_Set task_
Reproduce exactly the lines below, from the first through the one containing "SPLIT_DEPTH = 4.4", and nothing more.

——

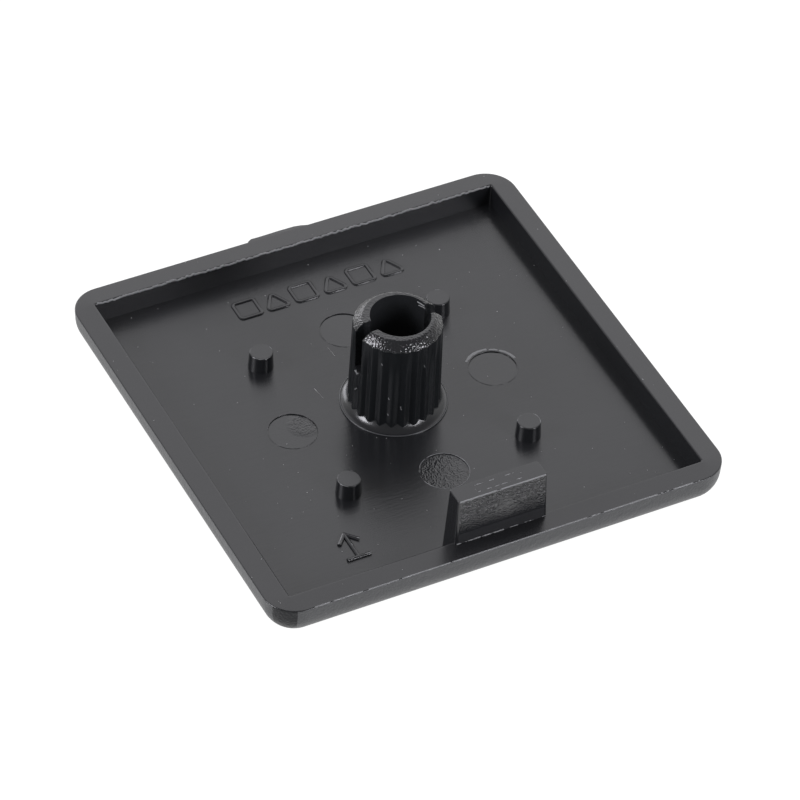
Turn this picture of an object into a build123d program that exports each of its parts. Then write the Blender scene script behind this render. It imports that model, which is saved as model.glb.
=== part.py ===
from build123d import *
import os
from math import cos, pi, radians, sin, tan

# End cap for a 40 mm square slotted framing profile, moulded in one piece.
# Millimetres, +Z up.  The origin is the middle of the flat show face, which lies
# on the XY plane.  The open side, with the plug, the key and the pins, faces +Z.
# The key stands on the -Y side, and the gate was cut off on the +Y side.

# Shell: a shallow square tray with a raised rim
SIZE = 40.0
HEIGHT = 3.5
TRAY_DEPTH = 2.0
RIM_WIDTH = 1.9
CORNER_RADIUS = 2.65
FACE_RADIUS = 2.6
SIDE_DRAFT = 3.0
WALL_DRAFT = 1.0

# Key that drops into the profile's slot; width and thickness are at its root
KEY_WIDTH = 8.2
KEY_THICKNESS = 2.15
KEY_SETBACK = 2.5
KEY_RISE = 4.4
KEY_DRAFT = 2.0

# Plug that presses into the profile's core hole; diameters are over the ribs
PLUG_RISE = 7.1
PLUG_ROOT_DIAMETER = 7.5
PLUG_TIP_DIAMETER = 7.2
RIB_COUNT = 24
RIB_DEPTH = 0.3
BORE_DIAMETER = 4.9
BORE_SHIFT = 0.2
BORE_FLOOR = 0.5
LEAD_IN_DEPTH = 0.68
LEAD_IN_LAND = 0.15
SPLIT_WIDTH = 1.1
SPLIT_SHIFT = -0.15
SPLIT_DEPTH = 4.4

# Collar: the swept foot of the plug, with a crisp step at its outer edge
COLLAR_DIAMETER = 8.8
COLLAR_STEP = 0.1
COLLAR_HEIGHT = 0.75
COLLAR_HOLLOW = 0.12

# Four stub pins and four ejector marks on the tray's floor
PIN_DIAMETER = 2.1
PIN_HEIGHT = 1.5
PIN_PITCH = 16.0
PIN_DRAFT = 3.5
EJECTOR_DIAMETER = 4.0
EJECTOR_RADIUS = 9.0
EJECTOR_COUNT = 4
EJECTOR_DEPTH = 0.08

# What is left of the gate on the outside of the rim
GATE_WIDTH = 5.5
GATE_OFFSET = -0.8
GATE_PROUD = 0.3
GATE_THICKNESS = 1.0
GATE_STEP = 0.4
GATE_FADE = 1.1

floor = HEIGHT - TRAY_DEPTH
key_top = HEIGHT + KEY_RISE
plug_top = HEIGHT + PLUG_RISE
bore_bottom = floor + BORE_FLOOR
slimming = (PLUG_ROOT_DIAMETER - PLUG_TIP_DIAMETER) / (plug_top - floor) / 2
gate_root = GATE_THICKNESS * tan(radians(SIDE_DRAFT)) + GATE_PROUD


def ribbed_outline(tip_radius):
    """Points of a ring of V ribs, with one crest on each axis."""
    points = []
    for corner in range(2 * RIB_COUNT):
        angle = pi * corner / RIB_COUNT
        radius = tip_radius - RIB_DEPTH * (corner % 2)
        points.append((radius * cos(angle), radius * sin(angle)))
    return points


with BuildPart() as plug:
    # Ribbed stem, slimmer towards its tip
    for level, diameter in ((floor, PLUG_ROOT_DIAMETER), (plug_top, PLUG_TIP_DIAMETER)):
        with BuildSketch(Plane.XY.offset(level)):
            with BuildLine():
                Polyline(*ribbed_outline(diameter / 2), close=True)
            make_face()
    loft(ruled=True)

    # Lead-in: what stands outside a cone at the tip is turned away
    land_radius = BORE_DIAMETER / 2 + BORE_SHIFT + LEAD_IN_LAND
    crest_radius = PLUG_TIP_DIAMETER / 2 + slimming * LEAD_IN_DEPTH
    with BuildSketch(Plane.XZ):
        with BuildLine():
            Polyline(
                (land_radius, plug_top),
                (crest_radius, plug_top - LEAD_IN_DEPTH),
                (PLUG_ROOT_DIAMETER, plug_top - LEAD_IN_DEPTH),
                (PLUG_ROOT_DIAMETER, plug_top),
                close=True,
            )
        make_face()
    revolve(axis=Axis.Z, mode=Mode.SUBTRACT)

    # Collar swept down from the stem to the floor
    with BuildSketch(Plane.XZ):
        with BuildLine():
            Polyline(
                (PLUG_ROOT_DIAMETER / 2 - RIB_DEPTH, floor + COLLAR_HEIGHT),
                (0, floor + COLLAR_HEIGHT),
                (0, floor),
                (COLLAR_DIAMETER / 2, floor),
                (COLLAR_DIAMETER / 2, floor + COLLAR_STEP),
            )
            SagittaArc(
                (COLLAR_DIAMETER / 2, floor + COLLAR_STEP),
                (PLUG_ROOT_DIAMETER / 2 - RIB_DEPTH, floor + COLLAR_HEIGHT),
                COLLAR_HOLLOW,
            )
        make_face()
    revolve(axis=Axis.Z)

    # Blind bore, its core pin a little off the plug's axis
    with BuildSketch(Plane.XY.offset(plug_top)):
        with Locations((BORE_SHIFT, 0)):
            Circle(BORE_DIAMETER / 2)
    extrude(amount=bore_bottom - plug_top, mode=Mode.SUBTRACT)

    # The split through both walls, which lets the two halves close; its blade
    # stands a little off the plug's axis
    with BuildSketch(Plane.XY.offset(plug_top)):
        with Locations((0, SPLIT_SHIFT)):
            Rectangle(2 * PLUG_ROOT_DIAMETER, SPLIT_WIDTH)
    extrude(amount=-SPLIT_DEPTH, mode=Mode.SUBTRACT)


with BuildPart() as end_cap:
    # Outside of the shell, drafted in from the rim to the show face
    with BuildSketch(Plane.XY.offset(HEIGHT)):
        RectangleRounded(SIZE, SIZE, CORNER_RADIUS)
    extrude(amount=-HEIGHT, taper=SIDE_DRAFT)
    fillet(end_cap.faces().sort_by(Axis.Z)[0].edges(), FACE_RADIUS)

    # Tray
    with BuildSketch(Plane.XY.offset(HEIGHT)):
        Rectangle(SIZE - 2 * RIM_WIDTH, SIZE - 2 * RIM_WIDTH)
    extrude(amount=-TRAY_DEPTH, taper=WALL_DRAFT, mode=Mode.SUBTRACT)

    # Ejector marks, sunk a hair into the floor on both axes
    with BuildSketch(Plane.XY.offset(floor)):
        with PolarLocations(EJECTOR_RADIUS, EJECTOR_COUNT):
            Circle(EJECTOR_DIAMETER / 2)
    extrude(amount=-EJECTOR_DEPTH, mode=Mode.SUBTRACT)

    # Stub pins
    with BuildSketch(Plane.XY.offset(floor)):
        with GridLocations(PIN_PITCH, PIN_PITCH, 2, 2):
            Circle(PIN_DIAMETER / 2)
    extrude(amount=PIN_HEIGHT, taper=PIN_DRAFT)

    # Key, whose outer face rises from the rim
    with BuildSketch(Plane.XY.offset(floor)):
        with Locations((0, KEY_SETBACK - SIZE / 2)):
            Rectangle(KEY_WIDTH, KEY_THICKNESS)
    extrude(amount=key_top - floor, taper=KEY_DRAFT)

    # Gate mark: steps out on one side and fades back into the rim on the other
    gate_left = GATE_OFFSET - GATE_WIDTH / 2
    gate_right = GATE_OFFSET + GATE_WIDTH / 2
    with BuildSketch(Plane.XY.offset(HEIGHT)):
        with BuildLine():
            Polyline(
                (gate_left, SIZE / 2 - gate_root),
                (gate_left, SIZE / 2),
                (gate_left + GATE_STEP, SIZE / 2 + GATE_PROUD),
                (gate_right - GATE_FADE, SIZE / 2 + GATE_PROUD),
                (gate_right, SIZE / 2),
                (gate_right, SIZE / 2 - gate_root),
                close=True,
            )
        make_face()
    extrude(amount=-GATE_THICKNESS)

    add(plug.part)

end_cap.part.label = "end_cap"
os.makedirs("parts", exist_ok=True)
export_step(end_cap.part, "parts/end_cap.step")
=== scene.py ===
# %% [markdown]
# # A moulded end cap, dressed for its picture
#
# The object is a black plastic cap that closes the sawn end of a 40 mm framing profile.  It lies
# on its show face, so what we see is its working side: a shallow tray with a flat rim, a ribbed
# and split plug, a key that drops into the profile's slot, four stub pins and the marks that the
# mould left behind.
#
# The solid part arrives as a fixed frame.  Here it gets the finish of the real thing: edges that
# catch the light, spark-eroded skin, a scuffed plug, flash and dust.

# %% Load the frame
from functools import partialmethod
from math import cos, pi, radians, sin, tan

import bmesh
import bpy
from mathutils import Matrix, Vector


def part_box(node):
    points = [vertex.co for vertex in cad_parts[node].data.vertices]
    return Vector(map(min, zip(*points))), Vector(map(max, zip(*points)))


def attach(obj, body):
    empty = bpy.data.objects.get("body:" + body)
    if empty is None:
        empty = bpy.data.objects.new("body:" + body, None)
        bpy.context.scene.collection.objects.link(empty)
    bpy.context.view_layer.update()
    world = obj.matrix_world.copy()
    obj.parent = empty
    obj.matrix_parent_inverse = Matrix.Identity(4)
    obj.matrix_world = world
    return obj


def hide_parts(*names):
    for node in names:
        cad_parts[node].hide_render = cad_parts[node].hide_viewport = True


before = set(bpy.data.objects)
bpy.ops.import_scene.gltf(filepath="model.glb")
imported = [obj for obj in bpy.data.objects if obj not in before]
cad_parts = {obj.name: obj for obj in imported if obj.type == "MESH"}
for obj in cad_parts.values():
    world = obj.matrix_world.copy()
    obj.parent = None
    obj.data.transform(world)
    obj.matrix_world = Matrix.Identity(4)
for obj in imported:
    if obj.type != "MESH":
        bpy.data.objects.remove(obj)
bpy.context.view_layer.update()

MM = 0.001
cap_low, cap_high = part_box("end_cap")

# %% [markdown]
# ## Levels that every piece shares
#
# The frame gives the outline and the plug's top.  The levels between them are named here, as on
# the part's drawing.  A size that only one piece uses is named where that piece is made.

# %% Name the levels
HALF_SIZE = (cap_high.x - cap_low.x) / 2
PLUG_TOP = cap_high.z
RIM_TOP = 3.5 * MM
RIM_WIDTH = 1.9 * MM
FLOOR = 1.5 * MM
print("half size", round(HALF_SIZE / MM, 2), "plug top", round(PLUG_TOP / MM, 2), "mm")

# %% [markdown]
# ## A small kit
#
# Every shader and every Geometry Nodes tree below is built in code.  One helper adds a node with
# its inputs.  A number that a node gives can be held as a Wire, so that sums are written as plain
# formulas: each sign in a formula adds a Math node to the tree.


# %% Node helpers
def as_socket(value):
    """The socket behind a Wire, or the first output of a node; a number stays as it is."""
    if isinstance(value, Wire):
        return value.socket
    return value.outputs[0] if isinstance(value, bpy.types.Node) else value


def add_node(tree, kind, inputs=None, **properties):
    """Add one node, set its properties, then its inputs by name or number."""
    node = tree.nodes.new(kind)
    for name, value in properties.items():
        setattr(node, name, value)
    for key, value in (inputs or {}).items():
        value = as_socket(value)
        if isinstance(value, bpy.types.NodeSocket):
            tree.links.new(value, node.inputs[key])
        else:
            node.inputs[key].default_value = value
    return node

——

_Task solution_
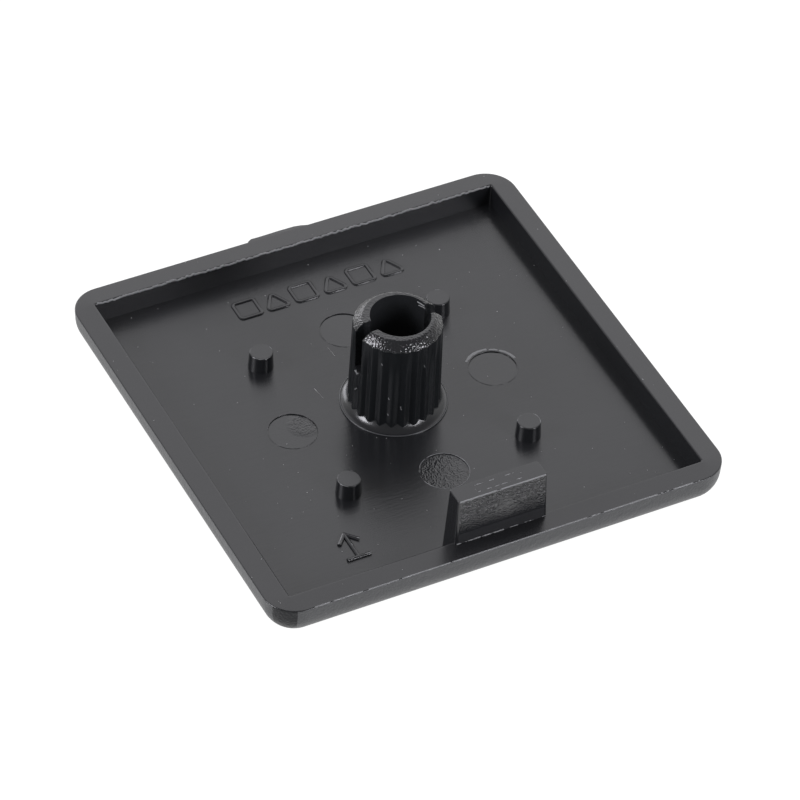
Turn this picture of an object into a build123d program that exports each of its parts. Then write the Blender scene script behind this render. It imports that model, which is saved as model.glb.
=== part.py ===
from build123d import *
import os
from math import cos, pi, radians, sin, tan

# End cap for a 40 mm square slotted framing profile, moulded in one piece.
# Millimetres, +Z up.  The origin is the middle of the flat show face, which lies
# on the XY plane.  The open side, with the plug, the key and the pins, faces +Z.
# The key stands on the -Y side, and the gate was cut off on the +Y side.

# Shell: a shallow square tray with a raised rim
SIZE = 40.0
HEIGHT = 3.5
TRAY_DEPTH = 2.0
RIM_WIDTH = 1.9
CORNER_RADIUS = 2.65
FACE_RADIUS = 2.6
SIDE_DRAFT = 3.0
WALL_DRAFT = 1.0

# Key that drops into the profile's slot; width and thickness are at its root
KEY_WIDTH = 8.2
KEY_THICKNESS = 2.15
KEY_SETBACK = 2.5
KEY_RISE = 4.4
KEY_DRAFT = 2.0

# Plug that presses into the profile's core hole; diameters are over the ribs
PLUG_RISE = 7.1
PLUG_ROOT_DIAMETER = 7.5
PLUG_TIP_DIAMETER = 7.2
RIB_COUNT = 24
RIB_DEPTH = 0.3
BORE_DIAMETER = 4.9
BORE_SHIFT = 0.2
BORE_FLOOR = 0.5
LEAD_IN_DEPTH = 0.68
LEAD_IN_LAND = 0.15
SPLIT_WIDTH = 1.1
SPLIT_SHIFT = -0.15
SPLIT_DEPTH = 4.4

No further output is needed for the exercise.